Le déploiement de ce SI a par ailleurs permis la publication d'un « baromètre MDPH » par la CNSA, qui marque également un progrès en termes de transparence, même si l'outil est à ce jour un peu fruste et ne permet pas d'isoler de façon satisfaisante les données relatives à l'AAH de celles relatives aux autres types de dispositifs instruits par les MDPH.

Ce choix du SI harmonisé n'en reste pas moins source de complexités et nous avons tout de même tendance à considérer, avec Éric Bocquet, qu'un système réellement commun aurait sans doute été préférable. Reste à voir si l'on peut capitaliser sur l'existant pour progresser sur cette voie. En tout état de cause, toute évolution du système devra être pensée pour et avec le point de vue des agents des MDPH, en déployant simultanément un réel effort de formation en leur direction.

La nécessité de s'approprier ces nouveaux outils, parfois à marche forcée et avec une formation minime, s'est en effet imposée aux agents comme une contrainte lourde s'ajoutant à leurs tâches quotidiennes d'instruction. Ces dimensions concrètes sont trop souvent négligées.

Plus largement, il existe un consensus parmi les MDPH pour considérer que l'effort de formation actuellement déployé par la CNSA est largement lacunaire. De réels efforts sont à mener en ce sens, en partenariat avec le CNFPT.

Cet enjeu de la formation m'amène, pour conclure, à vous présenter notre dernière série d'observations, qui porte sur l'animation du réseau et la nécessité de renforcer son pilotage.

La CNSA montre une réelle volonté pour assumer son rôle de pilote du réseau. Elle coordonne à ce titre la feuille de route gouvernementale « MDPH 2022 ».

L'hétérogénéité des pratiques entre MDPH est encore. On peut la constater en matière de délais de traitement, mais aussi en matière de taux d'attribution de l'AAH, et encore davantage en matière d'appréciation du critère de RSDAE. L'harmonisation des pratiques, qui va dans le sens d'une plus grande égalité de traitement entre usagers, justifie donc pleinement un renforcement du pilotage national.

Pour autant, la forme que celui-ci est en train de prendre laisse parfois un peu dubitatif. Les responsables de MDPH que nous avons auditionnés ont été unanimes pour regretter une évolution de la CNSA vers un pilotage très directif et centralisé, focalisé sur la remontée d'indicateurs et les enjeux budgétaires. Il y a une vraie obsession de la donnée, sans que leur partage ne donne lieu à un véritable dialogue individualisé entre la CNSA et la MDPH afin d'en faire un réel levier de progrès d'amélioration de ses performances.

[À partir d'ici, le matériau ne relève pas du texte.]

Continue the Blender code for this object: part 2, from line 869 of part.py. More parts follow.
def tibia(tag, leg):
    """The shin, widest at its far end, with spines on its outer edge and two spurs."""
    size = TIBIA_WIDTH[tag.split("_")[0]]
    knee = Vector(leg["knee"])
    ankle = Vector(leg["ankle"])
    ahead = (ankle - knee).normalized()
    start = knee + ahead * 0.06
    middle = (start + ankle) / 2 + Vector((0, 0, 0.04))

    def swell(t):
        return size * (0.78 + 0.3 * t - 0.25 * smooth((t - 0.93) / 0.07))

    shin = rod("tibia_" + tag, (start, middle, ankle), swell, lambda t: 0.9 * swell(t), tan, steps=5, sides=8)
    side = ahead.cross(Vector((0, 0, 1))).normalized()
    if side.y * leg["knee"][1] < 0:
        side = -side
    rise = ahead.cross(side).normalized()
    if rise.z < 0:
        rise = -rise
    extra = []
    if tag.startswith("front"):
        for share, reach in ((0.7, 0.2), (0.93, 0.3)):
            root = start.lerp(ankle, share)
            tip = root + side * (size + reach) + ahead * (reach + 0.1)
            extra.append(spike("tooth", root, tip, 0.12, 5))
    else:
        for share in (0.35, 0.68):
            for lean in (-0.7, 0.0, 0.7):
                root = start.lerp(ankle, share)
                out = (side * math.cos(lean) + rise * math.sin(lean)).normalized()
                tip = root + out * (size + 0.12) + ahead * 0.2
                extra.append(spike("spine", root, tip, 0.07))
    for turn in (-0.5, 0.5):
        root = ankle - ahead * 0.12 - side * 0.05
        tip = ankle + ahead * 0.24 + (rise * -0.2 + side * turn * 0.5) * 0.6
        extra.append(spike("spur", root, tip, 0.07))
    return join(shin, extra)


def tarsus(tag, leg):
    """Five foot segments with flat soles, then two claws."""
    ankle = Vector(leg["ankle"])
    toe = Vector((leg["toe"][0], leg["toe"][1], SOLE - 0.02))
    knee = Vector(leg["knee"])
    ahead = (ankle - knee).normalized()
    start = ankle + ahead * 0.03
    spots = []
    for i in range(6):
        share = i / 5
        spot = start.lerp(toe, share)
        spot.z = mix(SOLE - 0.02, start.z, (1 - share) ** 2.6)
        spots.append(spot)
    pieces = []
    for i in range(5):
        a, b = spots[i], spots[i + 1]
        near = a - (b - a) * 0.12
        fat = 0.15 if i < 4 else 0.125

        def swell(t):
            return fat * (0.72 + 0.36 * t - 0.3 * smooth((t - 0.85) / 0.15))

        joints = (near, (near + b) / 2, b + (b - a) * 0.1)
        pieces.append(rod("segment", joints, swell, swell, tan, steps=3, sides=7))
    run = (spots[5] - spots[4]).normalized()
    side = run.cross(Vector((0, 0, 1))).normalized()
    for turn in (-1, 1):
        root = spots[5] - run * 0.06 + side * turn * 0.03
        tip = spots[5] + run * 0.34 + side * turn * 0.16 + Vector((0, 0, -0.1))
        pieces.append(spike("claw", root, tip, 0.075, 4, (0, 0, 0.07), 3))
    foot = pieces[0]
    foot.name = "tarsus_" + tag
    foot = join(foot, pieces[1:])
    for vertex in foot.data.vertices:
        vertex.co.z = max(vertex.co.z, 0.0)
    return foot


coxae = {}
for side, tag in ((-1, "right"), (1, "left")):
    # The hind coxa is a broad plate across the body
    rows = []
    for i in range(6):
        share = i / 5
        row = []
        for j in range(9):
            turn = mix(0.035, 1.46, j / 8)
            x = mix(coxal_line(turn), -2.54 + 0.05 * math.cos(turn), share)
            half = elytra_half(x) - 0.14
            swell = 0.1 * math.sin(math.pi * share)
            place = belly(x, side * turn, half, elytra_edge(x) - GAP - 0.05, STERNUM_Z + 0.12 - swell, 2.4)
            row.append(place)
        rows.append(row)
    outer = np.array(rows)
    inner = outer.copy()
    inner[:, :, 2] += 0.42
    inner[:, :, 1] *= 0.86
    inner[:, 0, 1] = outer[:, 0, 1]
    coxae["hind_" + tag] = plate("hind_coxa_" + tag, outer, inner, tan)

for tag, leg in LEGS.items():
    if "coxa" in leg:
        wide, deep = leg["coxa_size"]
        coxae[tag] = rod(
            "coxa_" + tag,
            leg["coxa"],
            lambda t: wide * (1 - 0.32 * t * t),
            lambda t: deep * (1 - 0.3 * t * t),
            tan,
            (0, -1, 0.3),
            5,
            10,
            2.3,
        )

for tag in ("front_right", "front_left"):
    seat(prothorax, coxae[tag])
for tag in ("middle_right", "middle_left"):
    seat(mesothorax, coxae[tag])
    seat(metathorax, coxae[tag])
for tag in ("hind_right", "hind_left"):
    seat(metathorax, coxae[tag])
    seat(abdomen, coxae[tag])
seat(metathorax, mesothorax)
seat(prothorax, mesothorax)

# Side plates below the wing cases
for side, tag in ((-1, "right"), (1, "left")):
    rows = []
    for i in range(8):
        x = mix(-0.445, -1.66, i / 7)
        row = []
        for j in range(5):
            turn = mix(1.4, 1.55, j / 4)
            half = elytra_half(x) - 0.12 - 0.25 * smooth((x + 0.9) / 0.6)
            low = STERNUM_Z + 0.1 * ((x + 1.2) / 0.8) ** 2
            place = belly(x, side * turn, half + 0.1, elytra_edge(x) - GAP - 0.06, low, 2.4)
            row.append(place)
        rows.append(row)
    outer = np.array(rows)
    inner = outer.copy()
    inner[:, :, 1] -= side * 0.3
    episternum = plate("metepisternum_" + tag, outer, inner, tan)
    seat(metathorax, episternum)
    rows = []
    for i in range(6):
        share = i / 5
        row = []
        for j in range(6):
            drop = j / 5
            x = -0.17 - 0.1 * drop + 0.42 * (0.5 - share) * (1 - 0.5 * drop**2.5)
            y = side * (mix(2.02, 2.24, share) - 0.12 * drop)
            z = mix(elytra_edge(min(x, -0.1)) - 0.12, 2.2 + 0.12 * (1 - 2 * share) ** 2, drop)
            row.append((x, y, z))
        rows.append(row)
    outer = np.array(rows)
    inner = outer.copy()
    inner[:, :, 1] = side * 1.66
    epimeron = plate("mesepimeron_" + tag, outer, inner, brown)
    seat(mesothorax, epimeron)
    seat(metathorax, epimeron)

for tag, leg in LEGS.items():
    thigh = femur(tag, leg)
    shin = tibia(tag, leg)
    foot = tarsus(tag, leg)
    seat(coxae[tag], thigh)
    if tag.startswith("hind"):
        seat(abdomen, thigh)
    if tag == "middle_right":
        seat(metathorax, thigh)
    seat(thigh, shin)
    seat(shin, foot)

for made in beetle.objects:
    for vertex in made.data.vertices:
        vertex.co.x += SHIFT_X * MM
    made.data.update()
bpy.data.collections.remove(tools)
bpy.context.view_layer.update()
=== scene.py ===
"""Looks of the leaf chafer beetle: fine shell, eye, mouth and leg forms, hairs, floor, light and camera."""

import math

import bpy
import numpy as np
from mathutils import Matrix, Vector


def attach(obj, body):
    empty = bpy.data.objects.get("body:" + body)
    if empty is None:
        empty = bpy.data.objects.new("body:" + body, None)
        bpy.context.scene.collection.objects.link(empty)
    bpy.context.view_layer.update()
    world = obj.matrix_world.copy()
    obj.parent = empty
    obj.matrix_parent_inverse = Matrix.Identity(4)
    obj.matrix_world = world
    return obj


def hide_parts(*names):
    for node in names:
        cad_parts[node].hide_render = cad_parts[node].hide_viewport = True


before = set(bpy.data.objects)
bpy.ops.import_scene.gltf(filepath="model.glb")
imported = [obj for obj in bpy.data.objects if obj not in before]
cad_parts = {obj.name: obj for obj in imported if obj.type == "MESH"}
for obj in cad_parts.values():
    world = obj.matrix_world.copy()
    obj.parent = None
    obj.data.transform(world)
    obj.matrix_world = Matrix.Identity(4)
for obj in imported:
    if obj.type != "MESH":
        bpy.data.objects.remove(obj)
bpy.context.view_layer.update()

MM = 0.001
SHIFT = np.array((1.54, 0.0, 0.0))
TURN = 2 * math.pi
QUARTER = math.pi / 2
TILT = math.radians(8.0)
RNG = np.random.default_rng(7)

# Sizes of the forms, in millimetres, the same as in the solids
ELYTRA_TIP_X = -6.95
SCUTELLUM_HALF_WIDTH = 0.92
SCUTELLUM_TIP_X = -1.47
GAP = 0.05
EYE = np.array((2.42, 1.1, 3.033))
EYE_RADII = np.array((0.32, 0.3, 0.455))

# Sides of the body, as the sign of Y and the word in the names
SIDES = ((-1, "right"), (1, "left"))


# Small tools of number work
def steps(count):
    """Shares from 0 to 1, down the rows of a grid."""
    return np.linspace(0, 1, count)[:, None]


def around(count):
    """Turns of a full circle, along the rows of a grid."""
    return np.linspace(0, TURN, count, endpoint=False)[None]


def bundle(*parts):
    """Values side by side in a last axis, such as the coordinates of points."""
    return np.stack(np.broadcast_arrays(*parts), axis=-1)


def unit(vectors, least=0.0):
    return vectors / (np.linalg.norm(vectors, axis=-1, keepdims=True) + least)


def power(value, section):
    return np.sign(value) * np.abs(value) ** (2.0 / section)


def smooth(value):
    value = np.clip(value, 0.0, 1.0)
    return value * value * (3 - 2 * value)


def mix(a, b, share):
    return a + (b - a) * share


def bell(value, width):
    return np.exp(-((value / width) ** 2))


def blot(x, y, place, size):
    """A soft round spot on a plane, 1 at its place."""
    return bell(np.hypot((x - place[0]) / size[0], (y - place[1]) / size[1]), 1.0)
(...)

L'État semble de son côté s'efforcer de reprendre quelque peu la main sur l'AAH, en lançant une mission nationale d'audit et de contrôle dont les contours, les objectifs et les moyens semblent encore flous, de même que ses modalités d'articulation avec l'action de la CNSA.

Le renforcement du pilotage ne suffit donc pas, encore faut-il que celui-ci reste clair et - j'ai envie d'ajouter - soit plus partenarial et plus humain et plus efficace.